In my mind this requires us to commit to an ongoing attempt to affect change by finding ways to incorporate, twist or weaken aspects of our inherited religious culture (verwindung). (This is the “weak thought” of Gianni Vattimo — il pensiero debole). It seems to me that only by doing this that will we genuinely achieve the kind of liberal society we desire. Verwindung, verwindung, verwindung should be our public proclamation at every step along the way.

We need to be smart about this because religion is not going away, so let’s take the Ascension story, the story of Pentecost and all the other religious stories we inherit and show how we may reinterpret them in ways that pull us towards local autonomy, free discussion, the rejection of coercion and of the ideal of uniformity, the protection of minorities, and the separation of church and state.

But to conclude I want to be absolutely clear about something. I’m not just offering you my comments merely in the spirit of political expediency — though I hope my comments are, indeed, politically expedient.

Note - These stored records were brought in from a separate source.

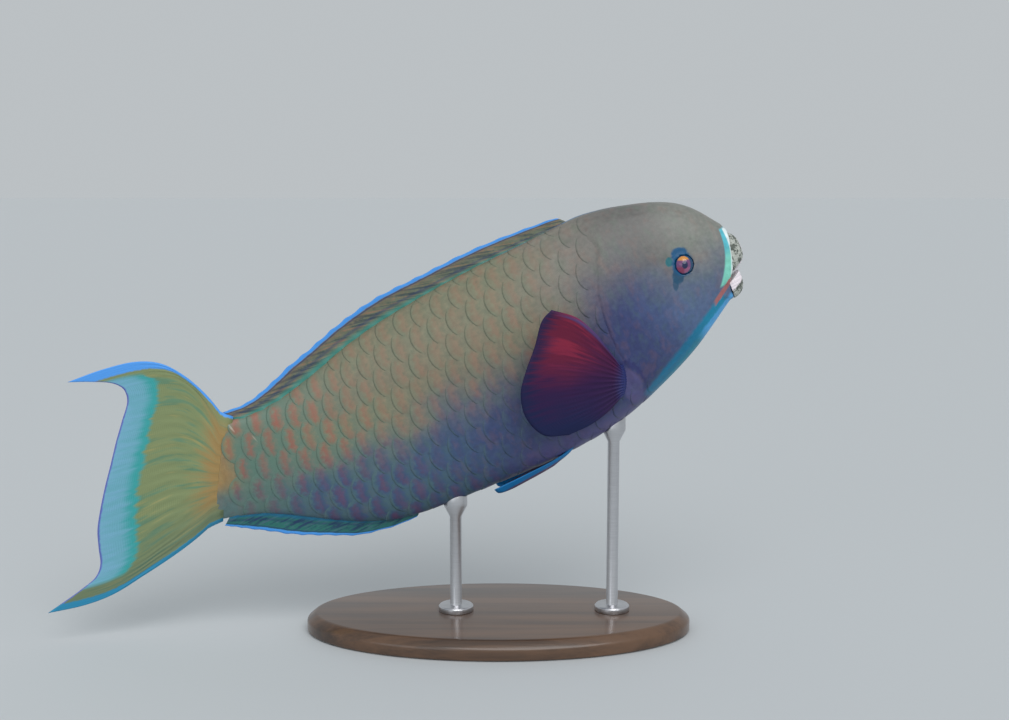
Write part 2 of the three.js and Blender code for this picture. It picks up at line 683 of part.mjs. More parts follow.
// Stand
function baseGeometry() {
  const half = BASE_LENGTH / 2;
  const profile = [
    [0, 0],
    [half - BASE_EDGE, 0],
    [half, BASE_EDGE],
    [half, BASE_THICK - 2 * BASE_EDGE],
    [half - BASE_EDGE, BASE_THICK - 0.6 * BASE_EDGE],
    [half - 2.5 * BASE_EDGE, BASE_THICK],
    [0, BASE_THICK],
  ].map(([radius, height]) => new THREE.Vector2(radius, height));
  const geometry = new THREE.LatheGeometry(profile, BASE_SIDES).rotateX(Math.PI / 2);
  return geometry.scale(1, BASE_WIDTH / BASE_LENGTH, 1);
}

function rodGeometry(station, bodySpace) {
  const touch = pose(-station, 0, bellyAt(station));
  const floor = BASE_THICK + GAP;
  const flare = touch.z - SADDLE.height;
  const profile = [
    [0, floor],
    [FOOT.radius, floor],
    [FOOT.radius, floor + FOOT.height - FOOT.chamfer],
    [FOOT.radius - FOOT.chamfer, floor + FOOT.height],
    [ROD_RADIUS, floor + FOOT.height],
    [ROD_RADIUS, flare],
    [SADDLE.radius, touch.z - 0.3 * SADDLE.height],
    [SADDLE.radius, touch.z + SADDLE.height],
    [0, touch.z + SADDLE.height],
  ].map(([radius, height]) => new THREE.Vector2(radius, height));
  const whole = solidOf(new THREE.LatheGeometry(profile, ROD_SIDES).rotateX(Math.PI / 2));
  const cut = largest(whole.translate([touch.x, touch.y, 0]).subtract(bodySpace));
  const mesh = cut.getMesh();
  return geometryFrom(new Float32Array(mesh.vertProperties), mesh.triVerts);
}

// Assembly
const fish = new THREE.Group();

function addNode(name, geometry, color, roughness, metalness = 0) {
  const mesh = new THREE.Mesh(geometry, new THREE.MeshStandardMaterial({ color, roughness, metalness }));
  mesh.name = name;
  fish.add(mesh);
}

addNode("head", posedGeometry(headSolid()), COLOURS.skin, 0.4);
const torso = plainBody.intersect(between(PAST_SNOUT, STALK_STATION)).subtract(headSide(GAP));
addNode("torso", posedGeometry(largest(torso)), COLOURS.skin, 0.4);
const stalk = plainBody.intersect(between(STALK_STATION + GAP, PAST_TAIL)).subtract(behindTailRoot());
addNode("tail_stalk", posedGeometry(largest(stalk)), COLOURS.skin, 0.4);

for (const [sideName, side] of [["right", -1], ["left", 1]]) {
  addNode(`eye_${sideName}`, posedGeometry(eyeball(side, 0)), COLOURS.eye, 0.1);
  addNode(`beak_upper_${sideName}`, posedGeometry(beakHalf(UPPER_BEAK, side)), COLOURS.beak, 0.6);
  addNode(`beak_lower_${sideName}`, posedGeometry(beakHalf(LOWER_BEAK, side)), COLOURS.beak, 0.6);
  addNode(`pectoral_fin_${sideName}`, posedGeometry(pectoralFin(side)), COLOURS.finRed, 0.5);
  addNode(`pelvic_fin_${sideName}`, posedGeometry(pelvicFin(side)), COLOURS.finBlue, 0.5);
}

const dorsal = midlineFin(DORSAL_BASE, DORSAL_RAYS, DORSAL_LEAN, DORSAL_HEIGHT, backAt, 1);
addNode("dorsal_fin", posedGeometry(dorsal), COLOURS.finGold, 0.5);
const anal = midlineFin(ANAL_BASE, ANAL_RAYS, ANAL_LEAN, ANAL_HEIGHT, bellyAt, -1);
addNode("anal_fin", posedGeometry(anal), COLOURS.finGreen, 0.5);
addNode("caudal_fin_upper", posedGeometry(caudalLobe(0, 0.5, GAP / 2)), COLOURS.finGold, 0.5);
addNode("caudal_fin_lower", posedGeometry(caudalLobe(0.5, 1, -GAP / 2)), COLOURS.finGold, 0.5);

const posedRoom = solidOf(posedGeometry(bodyRoom));
addNode("stand_base", baseGeometry(), COLOURS.wood, 0.35);
for (const [name, station] of Object.entries(ROD_STATIONS)) {
  addNode(`stand_rod_${name}`, rodGeometry(station, posedRoom), COLOURS.steel, 0.3, 1);
}

export default fish;
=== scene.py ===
# %% [markdown]
# # A life-size parrotfish on a display stand
# A big male parrotfish swims with its head up and its tail swung towards us. The CAD model already holds
# its sizes and its pose, so this lesson dresses it: one skin, overlapping scales, fins with branching
# rays, a beak of fused teeth, glossy eyes, and a wooden stand. Everything is in metres in the CAD frame.

# %% Load the frame
import math
import random
from contextlib import contextmanager

import bpy
import numpy as np
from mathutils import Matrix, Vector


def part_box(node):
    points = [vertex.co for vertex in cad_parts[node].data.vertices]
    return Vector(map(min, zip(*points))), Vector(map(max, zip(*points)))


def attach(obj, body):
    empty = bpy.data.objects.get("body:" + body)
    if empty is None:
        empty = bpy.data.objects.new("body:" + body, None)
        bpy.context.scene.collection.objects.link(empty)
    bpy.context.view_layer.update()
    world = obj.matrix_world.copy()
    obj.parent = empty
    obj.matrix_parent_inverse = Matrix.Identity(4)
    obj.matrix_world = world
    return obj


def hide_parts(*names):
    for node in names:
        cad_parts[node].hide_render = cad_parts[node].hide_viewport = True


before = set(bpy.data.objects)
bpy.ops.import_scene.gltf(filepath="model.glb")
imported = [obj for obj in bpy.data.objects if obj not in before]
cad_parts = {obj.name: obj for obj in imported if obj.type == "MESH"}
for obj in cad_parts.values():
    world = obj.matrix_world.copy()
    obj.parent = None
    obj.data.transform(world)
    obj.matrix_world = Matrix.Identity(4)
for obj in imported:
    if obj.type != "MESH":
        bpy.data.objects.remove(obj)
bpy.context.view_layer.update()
MM = 0.001

# %% [markdown]
# ## The fish's own coordinates
# Markings and fins are far easier to lay out on a straight, level fish than on a bent one. So each piece
# is shaped straight, in millimetres: x is minus the station, which counts from the snout to the tail, y is
# the fish's left and z is up. `pose` then bends it along the spine as the CAD does, and `unpose` goes back.

# %% Bend along the spine
PITCH = math.radians(24)
TAIL_LIFT = (math.radians(17), 280, 500)
TAIL_SWING = (math.radians(-14), 220, 600)
TAIL_TWIST = (math.radians(-12), 300, 560)
SPINE_STEP = 2
SPINE_END = 700
BALANCE_STATION = 222
LOWER_TAIL_TIP = (-627, 0, -102)
TAIL_CLEARANCE = 9
UNPOSE_ROUNDS = 12


def smooth_step(low, high, value):
    share = np.clip((value - low) / (high - low), 0, 1)
    return share * share * (3 - 2 * share)


def turn_of(turn, station):
    angle, start, end = turn
    return angle * smooth_step(start, end, station)


def tailward(station):
    lift = turn_of(TAIL_LIFT, station)
    swing = turn_of(TAIL_SWING, station)
    return np.stack([-np.cos(lift) * np.cos(swing), np.cos(lift) * np.sin(swing), np.sin(lift)], -1)


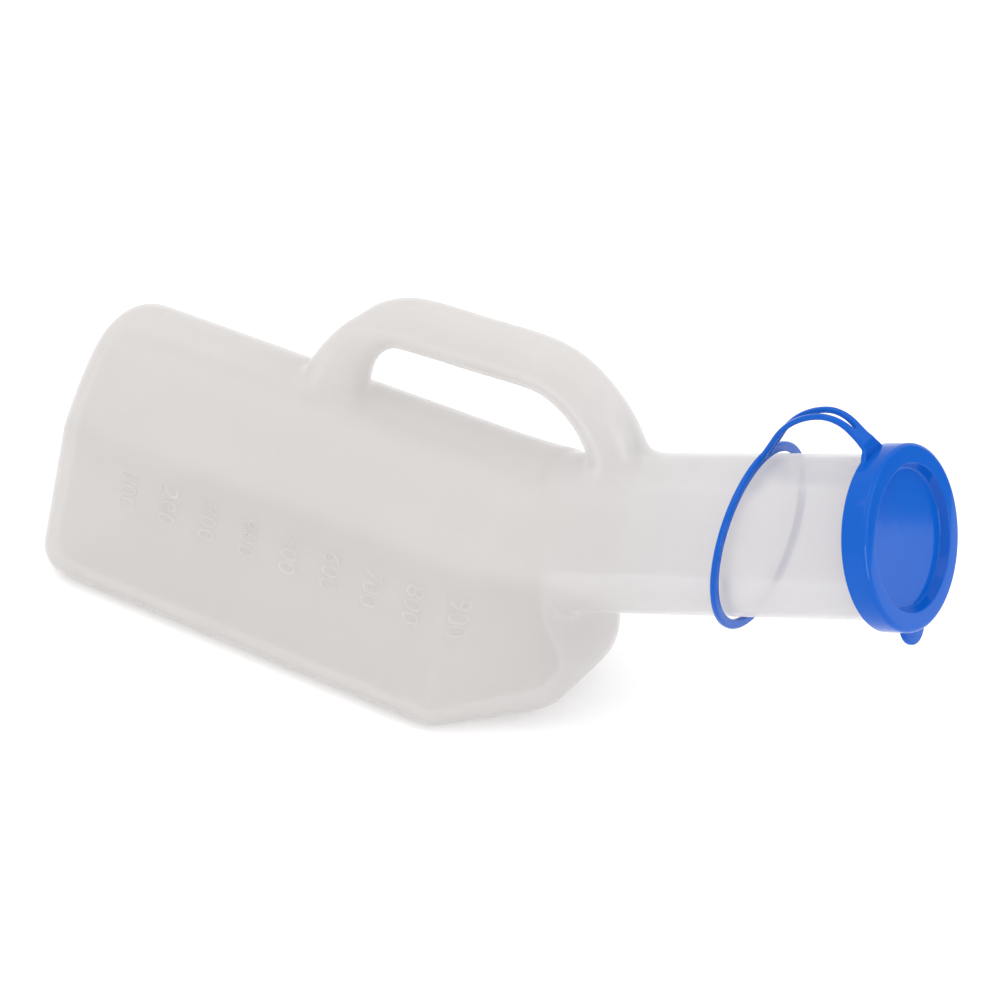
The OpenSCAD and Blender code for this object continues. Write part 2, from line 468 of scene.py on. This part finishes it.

No, in the end I offer them because, when it remains open to kind of reinterpretation, transformation, incorporation, twisting and weakening that Bloch and the other thinkers I bring before you engage in, I think there is something about the Christian tradition that can help us move consistently and determinedly towards the conversationally driven democratic, freedoms I have already mentioned. Such a movement is still the closest thing to truth I know.